The signs usually include:
- repeat demand justifies local stock
- marketplace sales become material
- customer service needs local staffing
- local warehousing becomes commercially necessary
- Korean business partners want domestic invoices
- platform or banking relationships require more local substance
At that stage, a Korean entity may reduce friction and support scale, even though it increases compliance obligations.
Common mistakes in 2026
- Launching before product compliance review is done.
- Assuming the marketplace handles every legal issue.
- Not clarifying importer-of-record responsibility.
- Ignoring VAT and tax implications until sales begin.
- Using a cross-border structure too long after traction appears.
- Treating returns and Korean-language support as afterthoughts.
The broad pattern is simple: brands fail when they treat Korea as a listing exercise instead of an operating market.
FAQ
Do all products need KC certification?
No, but many categories require review. The answer is product-specific, not brand-specific.

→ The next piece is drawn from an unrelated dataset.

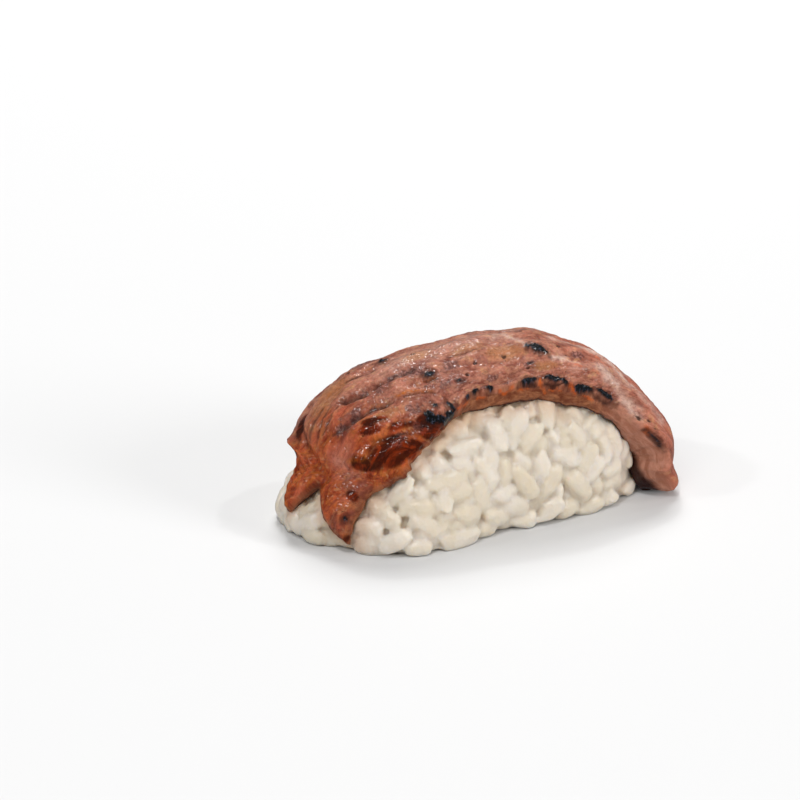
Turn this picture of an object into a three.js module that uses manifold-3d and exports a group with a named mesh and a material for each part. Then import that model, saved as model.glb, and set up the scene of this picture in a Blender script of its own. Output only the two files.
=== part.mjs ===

Can we start without a Korean company?
Sometimes yes, depending on product, platform, and operating model. But legal and tax review should happen before launch.
Is a distributor always better than direct entry?
Not always. A distributor can reduce setup friction, but it also changes control, margin, and customer ownership.
When should we incorporate a Korean subsidiary?
Usually when sales traction, inventory, staffing, or platform requirements make the cross-border structure inefficient.
Conclusion
Korea is a strong market for foreign brands in 2026, but it rewards preparation. The winning entry model is not simply the one with the lowest setup cost. It is the one where product compliance, VAT, customs responsibility, customer support, and growth plans all fit together.
Foreign brands that answer those issues early can test Korea more confidently and scale faster when demand appears. Brands that skip the groundwork often spend their first months fixing preventable problems.
If you are preparing a Korea marketplace launch, review the structure before the first listing goes live.